Spyros Théodorou

J’ai rencontré Béla, pour la première fois, le 9 mars 2000. C’était une journée inquiète.

J’avais juste mis sur pieds, à Marseille, un projet de « saisons » de conférences thématiques, sur le modèle des saisons théâtrales, et j’avais invité Henri à en donner la conférence inaugurale, la première conférence de la première saison.

Mais voilà : quelque temps avant, Henri m’appelle et m’annonce qu’il est fort malade, hospitalisé, et qu’il ne pourra donc pas venir prononcer cette conférence. J’étais tout inquiet pour lui, tant j’entendais sa voix et son être même affaiblis.

Et bien inquiet aussi, je dois l’avouer, pour l’avenir et la pérennité de ce projet qui s’inaugurerait donc par une annulation.

Mais voilà : peu de jours avant cette annulation, Henri m’appelle à nouveau. Sa voix est encore plus affaiblie, mais il subit un traitement qui lui permettra de quitter provisoirement l’hôpital, le temps de donner cette conférence.

Ils sont donc arrivés à l’aéroport, dans l’après-midi de ce 9 mars 2000. Ils sont sortis les derniers, bien sûr, marchant tout lentement, à petits pas précautionneux, et c’est ainsi que j’ai vu pour la première fois cette grande femme en noir, belle comme l’icône d’une inconnue sainteté.

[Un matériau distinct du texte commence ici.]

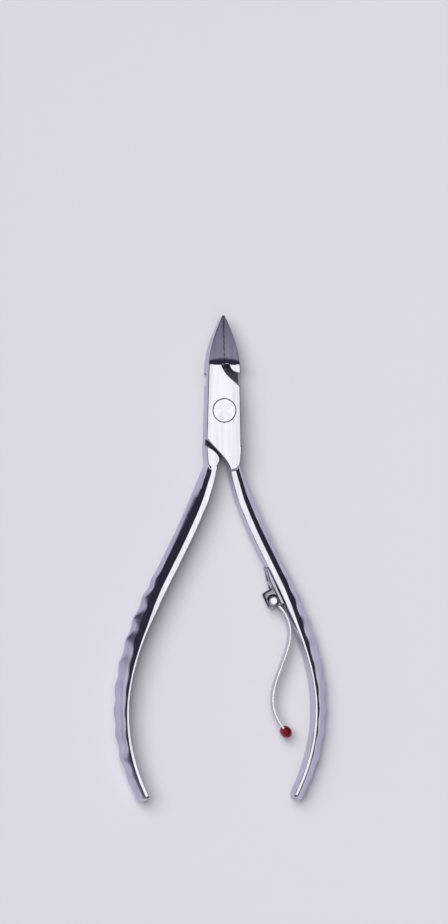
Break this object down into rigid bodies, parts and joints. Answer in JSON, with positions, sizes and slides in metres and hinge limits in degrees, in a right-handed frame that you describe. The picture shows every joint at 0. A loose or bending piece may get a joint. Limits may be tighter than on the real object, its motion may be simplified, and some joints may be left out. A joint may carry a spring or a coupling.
{
  "type": "cuticle nipper",
  "caption": "Cuticle nipper with lap-jointed levers, hollow-ground jaws, bowed handles with finger waves, and a fold-away leaf spring tipped with a bead.",
  "frame": {"origin": "on the surface the nipper lies on, under the middle of its outline", "axes": "+X across the handles, to the right seen from the front; +Y from the handle ends to the blade tips; +Z through the thickness, towards the front"},
  "size_m": [0.049, 0.11, 0.0058],
  "materials": {
    "lever_steel": "polished stainless steel",
    "rivet_steel": "polished flush with the plate",
    "bracket_steel": "satin folded sheet",
    "spring_steel": "bright spring steel",
    "bead_plastic": "gloss dark red"
  },
  "bodies": {
    "front_lever": {"front_lever": "lever_steel", "pivot_rivet": "rivet_steel", "spring_bracket": "bracket_steel", "bracket_rivet": "rivet_steel", "spring_pin": "rivet_steel"},
    "rear_lever": {"rear_lever": "lever_steel"},
    "spring": {"return_spring": "spring_steel", "spring_tip": "bead_plastic"}
  },
  "joints": [
    {"name": "jaw_pivot", "type": "hinge", "parent": "front_lever", "child": "rear_lever", "pos_m": [0, 0.0334, 0.0029], "axis": [0, 0, -1], "range_deg": [0, 28]},
    {"name": "spring_swing", "type": "hinge", "parent": "front_lever", "child": "spring", "pos_m": [0.01173, -0.0096, 0.0029], "axis": [0, 0, -1], "range_deg": [0, 74]}
  ]
}
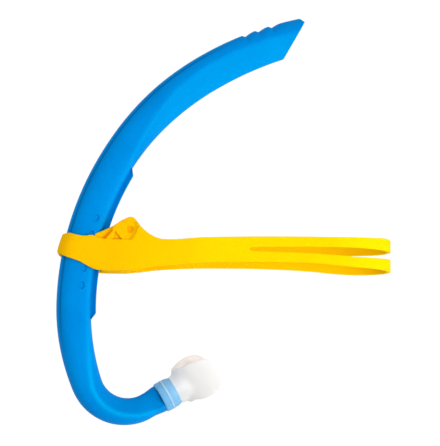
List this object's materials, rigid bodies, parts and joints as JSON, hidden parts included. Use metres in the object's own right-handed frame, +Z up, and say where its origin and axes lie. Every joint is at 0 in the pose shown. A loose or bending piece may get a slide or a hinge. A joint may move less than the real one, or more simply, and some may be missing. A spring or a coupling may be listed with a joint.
{
  "type": "snorkel tube",
  "caption": "Swimmer's centre snorkel: curved tube with a slanted inlet and a rear rail, sliding head bracket with a split strap loop, and a silicone mouthpiece.",
  "frame": {"origin": "middle of the forehead pad's rear face, where it rests on the forehead", "axes": "+Z up, +X from the tube towards the head, -X the way the swimmer faces; Y is across and the bracket is symmetric about Y = 0"},
  "size_m": [0.3505, 0.072, 0.4312],
  "materials": {
    "tube_blue": "satin moulded plastic",
    "rail_blue": "satin moulded plastic",
    "clear_white_silicone": "translucent silicone",
    "bracket_yellow": "matt silicone",
    "strap_yellow": "matt silicone",
    "slider_white": "satin moulded plastic"
  },
  "bodies": {
    "headgear": {"tube_collar": "bracket_yellow", "spacer_block": "bracket_yellow", "forehead_pad": "bracket_yellow", "rail_slider": "slider_white", "detent_nub_left": "bracket_yellow", "detent_nub_right": "bracket_yellow", "strap_side_left": "strap_yellow", "strap_side_right": "strap_yellow"},
    "tube": {"tube_body": "tube_blue", "bracket_rail": "rail_blue"},
    "mouthpiece": {"mouthpiece": "clear_white_silicone"},
    "upper_band": {"strap_band_upper": "strap_yellow"},
    "lower_band": {"strap_band_lower": "strap_yellow"}
  },
  "joints": [
    {"name": "tube_height", "type": "hinge", "parent": "headgear", "child": "tube", "pos_m": [0.2442, 0, -0.0682], "axis": [0, 1, 0], "range_deg": [-7.01, 7.01], "deforming": ["detent_nub_left", "detent_nub_right"]},
    {"name": "mouthpiece_swivel", "type": "hinge", "parent": "tube", "child": "mouthpiece", "pos_m": [0.0309, 0, -0.1594], "axis": [0.8704, 0, 0.4924], "range_deg": [-60, 30]},
    {"name": "upper_band_flex", "type": "hinge", "parent": "headgear", "child": "upper_band", "pos_m": [0.126, 0, 0.002], "axis": [0, -1, 0], "range_deg": [0, 20], "stiffness_Nm_per_rad": 0.3},
    {"name": "lower_band_flex", "type": "hinge", "parent": "headgear", "child": "lower_band", "pos_m": [0.126, 0, -0.0128], "axis": [0, 1, 0], "range_deg": [0, 20], "stiffness_Nm_per_rad": 0.3}
  ]
}
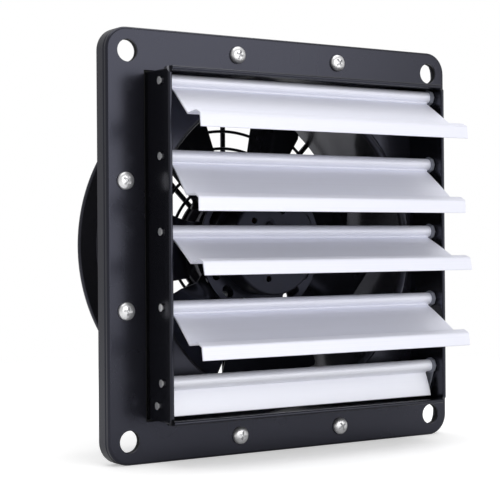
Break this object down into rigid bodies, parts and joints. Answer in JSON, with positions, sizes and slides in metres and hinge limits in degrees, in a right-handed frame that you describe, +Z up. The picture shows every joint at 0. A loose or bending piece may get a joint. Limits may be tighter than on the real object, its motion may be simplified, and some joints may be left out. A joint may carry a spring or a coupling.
{
  "type": "window exhaust fan",
  "caption": "Square flanged window exhaust fan: swinging louvers in a shallow box at the front, an axial fan on its motor in a round duct, and a wire guard behind.",
  "frame": {"origin": "centre of the corner hole pattern at the front plate's front face, on the fan's axis", "axes": "-Y forwards through the louvers along the fan's axis, +X to the right seen from the front, +Z up"},
  "size_m": [0.3, 0.1763, 0.3],
  "materials": {
    "charcoal_paint": "satin powder coat",
    "black_paint": "satin black",
    "motor_paint": "satin dark grey",
    "louver_aluminium": "satin anodised",
    "bush_plastic": "matt",
    "zinc_steel": "bright zinc plate",
    "bearing_steel": "ground",
    "stator_steel": "stamped laminations",
    "copper": "enamelled wire",
    "gasket_foam": "matt",
    "capacitor_shell": "gloss",
    "block_plastic": "matt",
    "lead_insulation": "gloss",
    "gland_plastic": "matt",
    "seal_rubber": "matt"
  },
  "bodies": {
    "root": {"front_plate": "charcoal_paint", "housing_tray": "charcoal_paint", "louver_box": "black_paint", "duct": "black_paint", "flange_gasket": "gasket_foam", "flange_screws": "zinc_steel", "flange_nuts": "zinc_steel", "bottom_slat": "louver_aluminium", "slat_clips": "bush_plastic", "louver_rivets": "zinc_steel", "guard_rings": "black_paint", "guard_spokes": "black_paint", "motor_plate": "black_paint", "guard_screws": "zinc_steel", "motor_base": "motor_paint", "stator_stack": "stator_steel", "stator_windings": "copper", "front_bearing": "bearing_steel", "rear_bearing": "bearing_steel", "capacitor": "capacitor_shell", "terminal_block": "block_plastic", "motor_leads": "lead_insulation", "motor_screws": "zinc_steel", "cable_gland": "gland_plastic", "gland_nut": "gland_plastic", "gland_seal": "seal_rubber"},
    "rotor": {"rotor_cup": "motor_paint", "rotor_core": "stator_steel", "rotor_hub": "bearing_steel", "motor_shaft": "bearing_steel", "shaft_clip": "bearing_steel", "hub_screws": "zinc_steel", "rotor_disc": "black_paint", "blade_carrier": "black_paint", "fan_blade_1": "black_paint", "fan_blade_2": "black_paint", "fan_blade_3": "black_paint", "fan_blade_4": "black_paint", "fan_blade_5": "black_paint", "fan_blade_6": "black_paint", "fan_blade_7": "black_paint", "blade_rivets": "zinc_steel"},
    "louver_body_1": {"louver_1": "louver_aluminium", "louver_1_bushes": "bush_plastic"},
    "louver_body_2": {"louver_2": "louver_aluminium", "louver_2_bushes": "bush_plastic"},
    "louver_body_3": {"louver_3": "louver_aluminium", "louver_3_bushes": "bush_plastic"},
    "louver_body_4": {"louver_4": "louver_aluminium", "louver_4_bushes": "bush_plastic"}
  },
  "joints": [
    {"name": "fan_spin", "type": "hinge", "parent": "root", "child": "rotor", "pos_m": [0, 0, 0], "axis": [0, 1, 0], "continuous": true},
    {"name": "louver_1_swing", "type": "hinge", "parent": "root", "child": "louver_body_1", "pos_m": [0, -0.0206, 0.1118], "axis": [-1, 0, 0], "range_deg": [-46, 8]},
    {"name": "louver_2_swing", "type": "hinge", "parent": "root", "child": "louver_body_2", "pos_m": [0, -0.0206, 0.0606], "axis": [-1, 0, 0], "range_deg": [-41, 13]},
    {"name": "louver_3_swing", "type": "hinge", "parent": "root", "child": "louver_body_3", "pos_m": [0, -0.0206, 0.0094], "axis": [-1, 0, 0], "range_deg": [-52.5, 1.5]},
    {"name": "louver_4_swing", "type": "hinge", "parent": "root", "child": "louver_body_4", "pos_m": [0, -0.0206, -0.0418], "axis": [-1, 0, 0], "range_deg": [-47, 7]}
  ]
}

Elle marchait juste derrière Henri, à corps touchant, comme le soutenant. C’était un accompagnement plutôt, la chorégraphie d’un très lent mouvement, une course de relais d’un infini ralenti. Il me semble me souvenir qu’elle ne le touchait pas, ne l’effleurait même pas.

Mais c’est pendant la conférence elle-même, je crois, que j’ai compris comment Béla soutenait Henri. Parvenir jusqu’à sa place avait visiblement été épuisant. J’étais bien sûr à ses côtés, pour le remercier et le présenter au public, très nombreux, qui l’attendait avec une émouvante attention. Sa voix était si faible que le micro y suffisait à peine. Et chacun faisait silence pour n’en rien perdre.

Béla était assise au premier rang et j’ai compris là qu’elle le soutenait du regard. Et je promets que ce n’est pas une métaphore. Elle le regardait avec une incroyable intensité, mais surtout avec une sorte de précision chirurgicale. Que le regard soit toujours là où il doit être. Que le regard soit toujours là où il est le plus utile. Que le regard soit toujours là où il est nécessaire.

Il me semblait qu’elle portait des yeux chacun des gestes de chacune de ses mains. Qu’elle soulevait sa voix du regard pour la porter jusqu’au micro. Qu’elle portait Henri tout entier du regard et le tenait debout comme un étai. Par les yeux.

C’est ainsi que j’ai vu Béla pour la première fois. Souvent par la suite je me suis demandé si elle ne tenait pas debout le monde entier de la même façon.  Par le regard.